Plosser also approvingly noted that "the exit principles also indicated the Committee's desire to return the Fed's balance sheet to an all-Treasuries portfolio.   This re-establishes the idea that the Fed should not use its balance sheet to actively engage in credit allocations."

Plosser's broader point -- one which he has made many times before -- is that the Fed and other central banks must guard their independence and not allow themselves to be drawn into helping their governments finance the huge budget deficits accumulated during the financial crisis and recession.

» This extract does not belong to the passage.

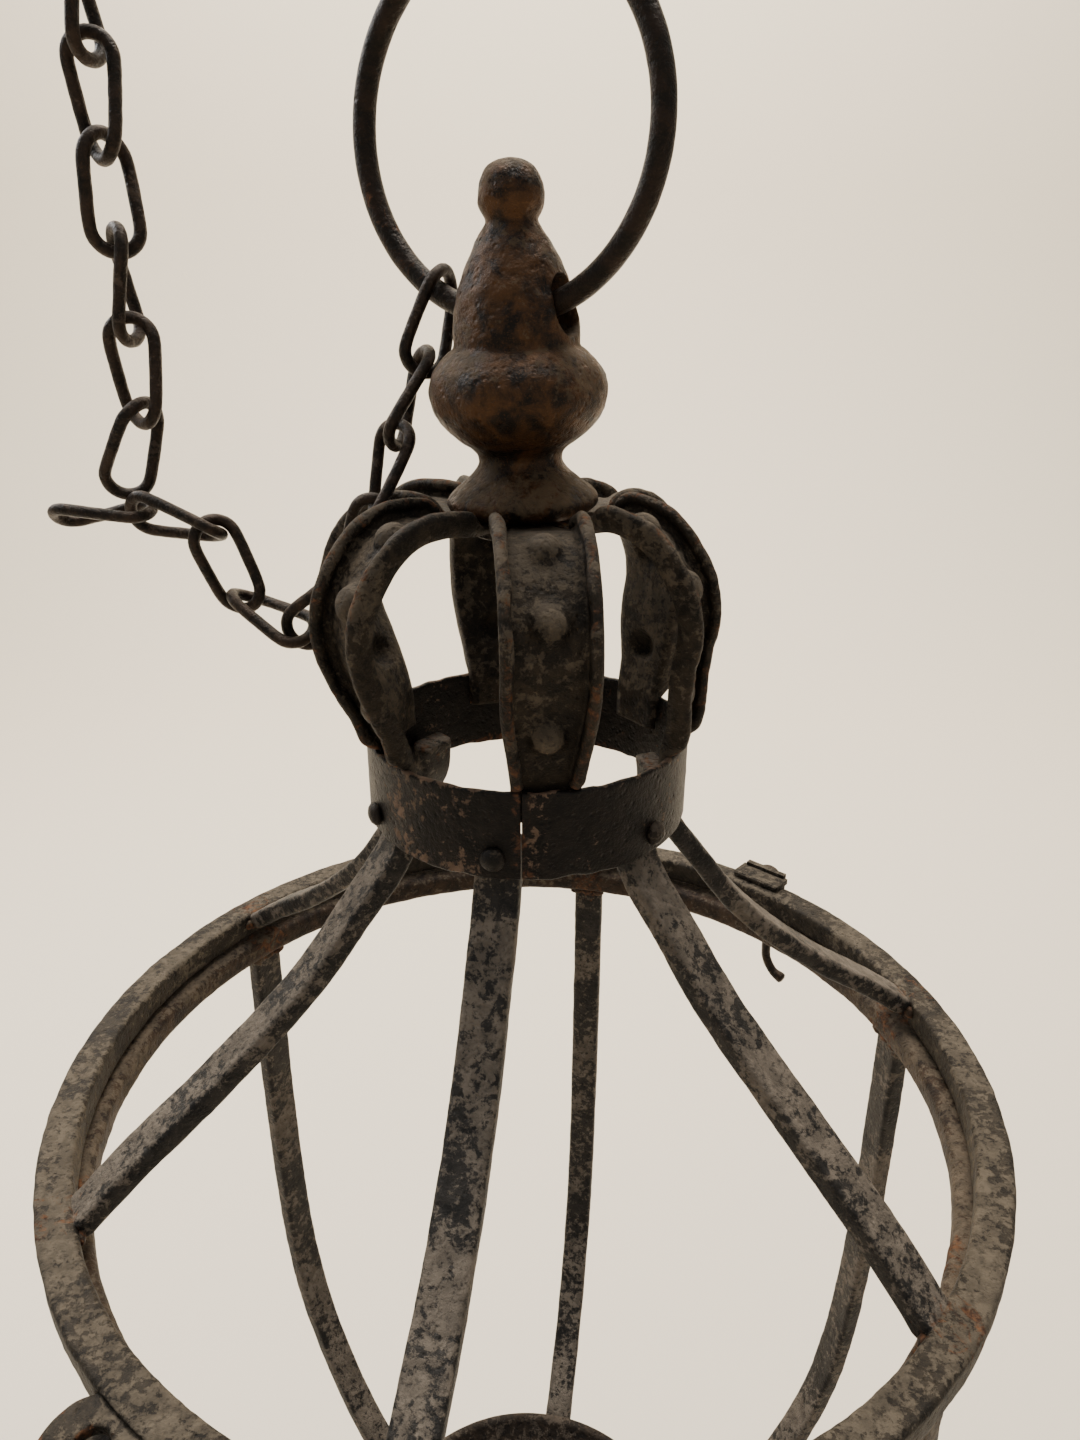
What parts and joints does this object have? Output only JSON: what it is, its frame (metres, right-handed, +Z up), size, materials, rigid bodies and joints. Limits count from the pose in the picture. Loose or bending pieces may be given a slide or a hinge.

Deficits can only be financed through taxation, debt or printing money, he observed, and "the temptation of governments to exploit the printing press to avoid fiscal discipline is often just too great."

"Thus, it is simply good governance and wise economic policy to maintain a healthy separation between those responsible for tax and spending policy and those responsible for money creation," he said.

The central bank's main task should be maintain the purchasing power of the nation's currency, he said.

"Yet, that task can be undermined, or completely subverted, if fiscal authorities set their budgets in a manner that ultimately requires the central bank to finance government expenditures with significant amounts of seigniorage in lieu of current or future tax revenue."